Tuesday, December 20, 2011

the call.

A week ago yesterday morning, I found out that I have cancer.

When I stopped the crying, and the phone calls, I felt a truth rise in me.

I don't want to miss this opportunity. I don't want to just get through this. I've prayed too often for wisdom, and courage, and for closeness with God, to let this pass. I don't believe that God is causing this cancer, but I know that He's allowing it, and friends--I don't want to be victorious, I don't want to be the picture of someone stronger for the wear, or a proud cancer survivor. I want to be the one weakened by reliance on our powerful God. I want to be humbled by a greater understanding of His glory, and His grace.

I've learned, over the past week, that it's much easier to say those things in the moments when I'm not having terrible stomach cramping, or vomiting, or fear. So my greatest prayers are for the worst moments. The moments when I know that God is with me, but when I start to wonder why He allows the pain.

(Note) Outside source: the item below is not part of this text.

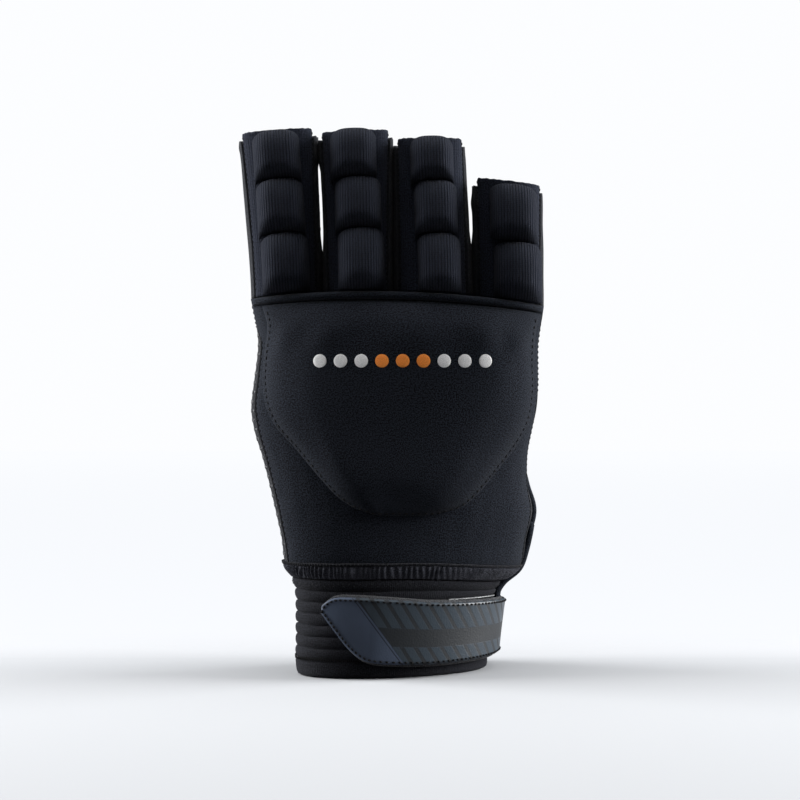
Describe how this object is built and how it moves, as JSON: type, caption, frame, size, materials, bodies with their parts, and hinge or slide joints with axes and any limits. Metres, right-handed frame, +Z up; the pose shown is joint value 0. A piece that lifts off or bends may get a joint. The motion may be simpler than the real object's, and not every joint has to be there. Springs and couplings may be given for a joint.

The truth is that I don't need to know. I believe that nothing is lost in the economy of God.

I don't know what's ahead. My appointment with the oncologist is tomorrow, and I might not even know then what all of this means. Will treatment be straightforward, or complicated? Will it be taken care of once and for all, leaving me to a normal life? Will I live with scars? Will I die?

I don't know.

I do know that I serve a loving, and a gracious God who has plans both for my life, and for my death, as He does for you, and that if His strength is made perfect in my weakness, then I am not in such a terrible place.